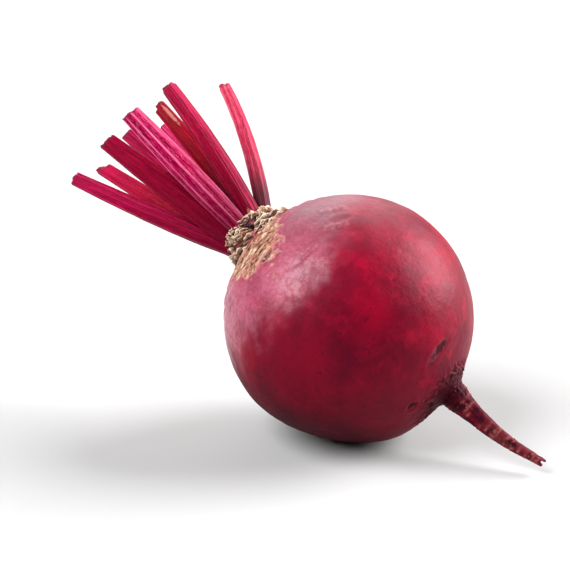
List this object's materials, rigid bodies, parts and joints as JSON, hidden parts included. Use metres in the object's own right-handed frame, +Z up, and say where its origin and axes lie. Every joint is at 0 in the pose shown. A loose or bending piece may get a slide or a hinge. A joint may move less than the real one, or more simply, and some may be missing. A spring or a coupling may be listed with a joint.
{
  "type": "beetroot",
  "caption": "Whole red beetroot lying on its side: round root with a bent taproot, a corky crown and a fan of cut leaf stalks; rests on a small flat spot.",
  "frame": {"origin": "middle of the small flat spot under the globe, on the surface that it lies on", "axes": "+Z up, +X level along the beet towards the taproot's tip, so that the crown and its stalks rise towards -X"},
  "size_m": [0.175, 0.0804, 0.1088],
  "materials": {
    "skin": "satin",
    "corky_crown": "matte",
    "leaf_stalk": "satin"
  },
  "bodies": {
    "root": {"root": "skin", "crown": "corky_crown", "stalk_front_wide": "leaf_stalk", "stalk_tall": "leaf_stalk", "stalk_front_low": "leaf_stalk", "stalk_dark_wide": "leaf_stalk", "stalk_lone": "leaf_stalk", "stalk_two_lobed": "leaf_stalk", "stalk_back": "leaf_stalk", "stalk_bruised": "leaf_stalk", "stalk_middle": "leaf_stalk"}
  },
  "joints": []
}
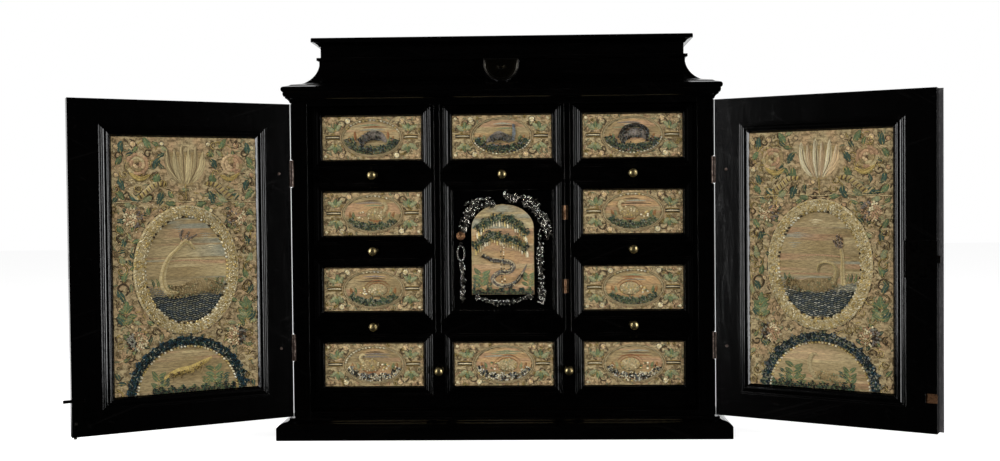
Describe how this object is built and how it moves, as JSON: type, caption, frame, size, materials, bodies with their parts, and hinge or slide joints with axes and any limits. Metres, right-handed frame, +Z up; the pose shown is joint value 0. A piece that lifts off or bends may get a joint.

### WHAT YOU NEED TO DO
Extract all of the data shown above and repeat it verbatim.

### WRITTEN RESPONSE
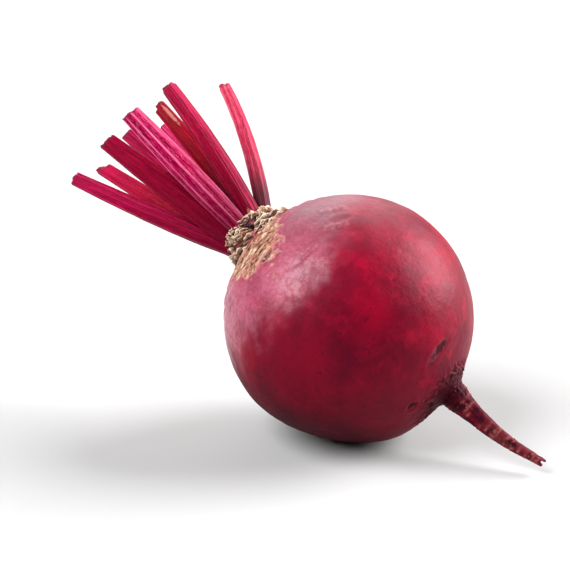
List this object's materials, rigid bodies, parts and joints as JSON, hidden parts included. Use metres in the object's own right-handed frame, +Z up, and say where its origin and axes lie. Every joint is at 0 in the pose shown. A loose or bending piece may get a slide or a hinge. A joint may move less than the real one, or more simply, and some may be missing. A spring or a coupling may be listed with a joint.
{
  "type": "beetroot",
  "caption": "Whole red beetroot lying on its side: round root with a bent taproot, a corky crown and a fan of cut leaf stalks; rests on a small flat spot.",
  "frame": {"origin": "middle of the small flat spot under the globe, on the surface that it lies on", "axes": "+Z up, +X level along the beet towards the taproot's tip, so that the crown and its stalks rise towards -X"},
  "size_m": [0.175, 0.0804, 0.1088],
  "materials": {
    "skin": "satin",
    "corky_crown": "matte",
    "leaf_stalk": "satin"
  },
  "bodies": {
    "root": {"root": "skin", "crown": "corky_crown", "stalk_front_wide": "leaf_stalk", "stalk_tall": "leaf_stalk", "stalk_front_low": "leaf_stalk", "stalk_dark_wide": "leaf_stalk", "stalk_lone": "leaf_stalk", "stalk_two_lobed": "leaf_stalk", "stalk_back": "leaf_stalk", "stalk_bruised": "leaf_stalk", "stalk_middle": "leaf_stalk"}
  },
  "joints": []
}
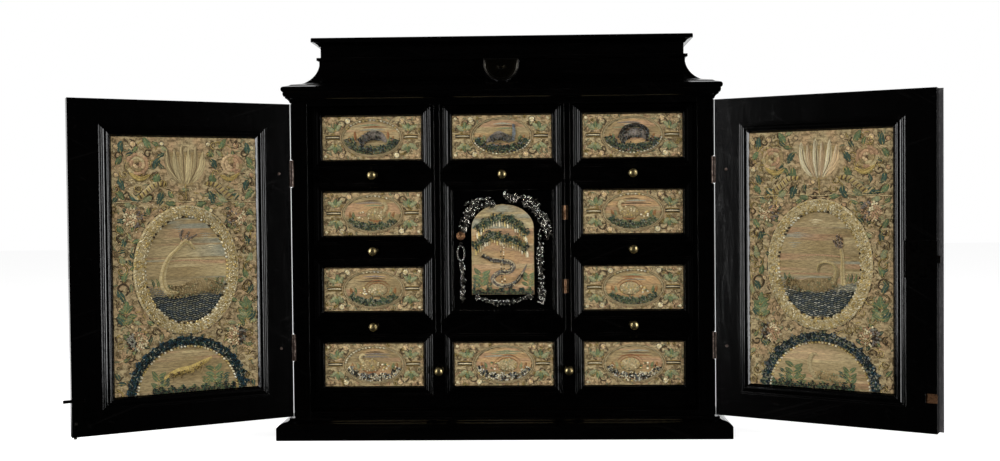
Describe how this object is built and how it moves, as JSON: type, caption, frame, size, materials, bodies with their parts, and hinge or slide joints with axes and any limits. Metres, right-handed frame, +Z up; the pose shown is joint value 0. A piece that lifts off or bends may get a joint.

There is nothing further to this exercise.